My understanding is that's what many projects do. Supporting each minor release would make for a ton of work.

> If it is in order to provide overview of what is coming in the next
> version, I guess the best option is to provide a snapshot of the staging
> branch on regular basis (and call it beta or whatever).

No, I'm not talking about previews.

> Reading this answer, I start to think that we have something pretty
> close in mind but fail to explain it to each other.

That's quite possible. Again, I'm not an expert in the matter and turned to the community for that reason. What we're looking for is a process that makes things better for everyone involved without having too much overhead.


Andrei
December 19, 2012
On Wednesday, 19 December 2012 at 23:08:59 UTC, Andrei Alexandrescu wrote:
> My understanding is that's what many projects do. Supporting each minor release would make for a ton of work.
>

The whole point is to not support all minor release. Usually project supports one or 2 of them, that's it.
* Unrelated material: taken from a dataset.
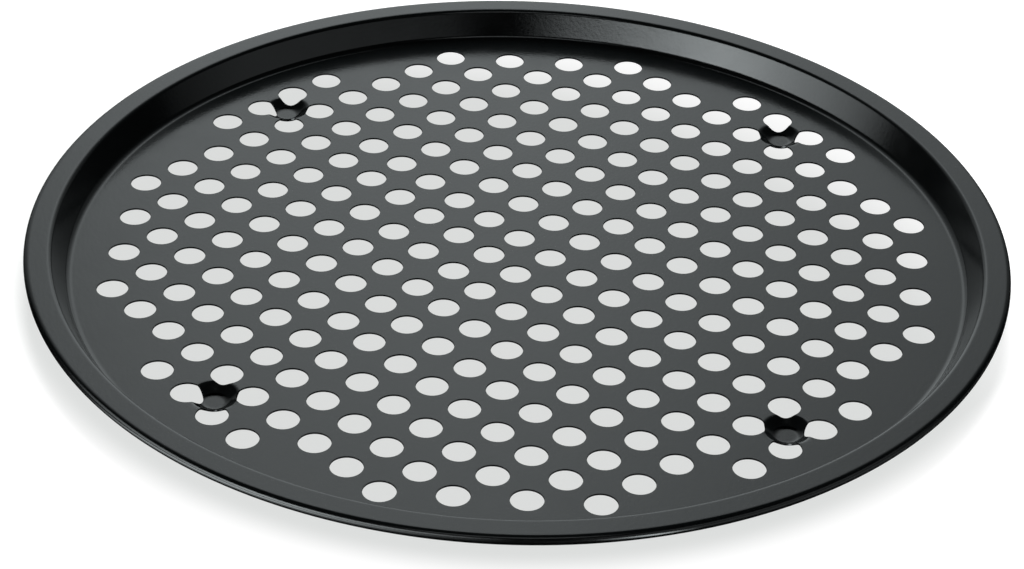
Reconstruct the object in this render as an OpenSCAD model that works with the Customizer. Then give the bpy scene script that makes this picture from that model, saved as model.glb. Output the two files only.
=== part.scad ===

Nobody win in supporting more.

For instance, python is supporting 2.7 and 3.3 .
PHP support 5.3 and 5.4 .
Ruby support 1.9 .
Java support 1.6 and 1.7 .
scala 2.8 and 2.9 .

As you can see, this is very common way of doing thing in the programming language world.

I propose to release snapshot of staging in order to allow for very few version branches to be created, while still alowing people to try the very last D, and so allow to support them for an extended period of time without havin to ends up in a maintenance hell.

>> If it is in order to provide overview of what is coming in the next
>> version, I guess the best option is to provide a snapshot of the staging
>> branch on regular basis (and call it beta or whatever).
>
> No, I'm not talking about previews.
>

Then call let's call it rolling release, release candidate, bleeding edge D, unstable, latest, whatever may fit depending on how high we raise the bar in terms of stability.